Drive productivity improvements to fund new technology
We have seen in multiple industries that customers are not always willing to pay for all the new technology improvements they demand. This is the case in the automotive industry, in which the price of cars has not changed much in recent years despite an increase in content. To avoid margin dilution, automotive OEMs had to find ways to drive cost reduction continuously through productivity improvements, including supply-chain optimization. OEMs that serve contractors and farmers could follow the lead of their automotive peers and leverage advanced analytics, artificial intelligence, and automation to drive internal productivity gains and fund these new technologies.
Rethink the talent model
Millenials will make up 54 percent of the workforce by 2024. They often emphasize meaningful work and an opportunity to learn new skills over better financial benefits.

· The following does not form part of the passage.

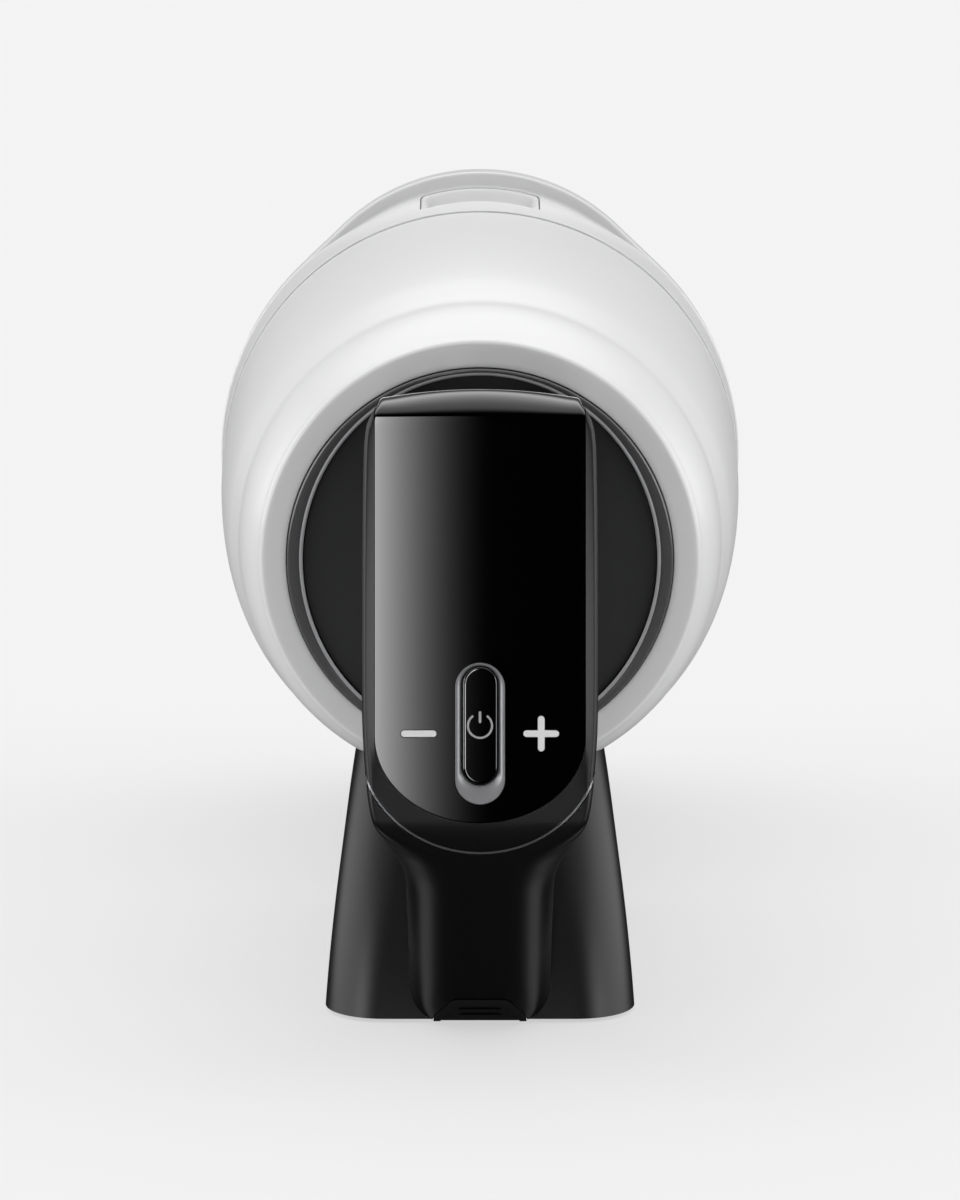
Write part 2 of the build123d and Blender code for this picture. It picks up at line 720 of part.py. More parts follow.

OEMs need to look in different talent pools, restructure work assignments, and market themselves to different cohorts of the workforce. Further, OEMs must recognize that they may not have all the needed capabilities in house. It is therefore important to create partner ecosystems to fill gaps in capability and gain exposure to new technologies.
As the pace of digital disruption accelerates, several industry shifts are becoming clearer.
New-equipment sales will be affected by a changing product mix, as more fleets become fully electric and automated. Furthermore, contractors are seeking greater connectivity of equipment within their fleet, so much so that they are expecting to have fewer brands to make that a reality. Parts sales will also face significant pricing pressure as more customers buy online. At the same time, a reduced parts business could potentially be supplemented by services: one-third of fleets could be covered by predictive-maintenance contracts or farm-management software.
The machinery industry, like so many others, is at a technology tipping point. If OEMs want to thrive despite the disruptions ahead, the key will be to create a compelling value proposition for customers to share data and pay for these new technologies. The winners will be companies that selectively disrupt their business models by prioritizing high-value technology to drive market share and earn recurring revenue streams.
Enabling customers to adopt these use cases will also allow OEMs to realize greater profitability and viability for themselves. Indeed, our research shows that construction and agriculture OEMs in the United States can generate value from these new technologies that is four to six times the current profits of OEMs. The opportunity is there for those who can seize it.
1 Our research was conducted by developing multiple sources of insight into construction and agricultural OEMs, including financial analyses, expert interviews, and customer surveys. McKinsey would like to thank the farmers and contractors we surveyed. We would especially like to thank the Association of Equipment Manufacturers (AEM) for access to its proprietary database, which made this extensive survey of end users possible. AEM also provided access to its board members and Futures Council to provide multiple OEM perspectives across a broad cross-section of the industry.
2 These executives were board members of the Association of Equipment Manufacturers.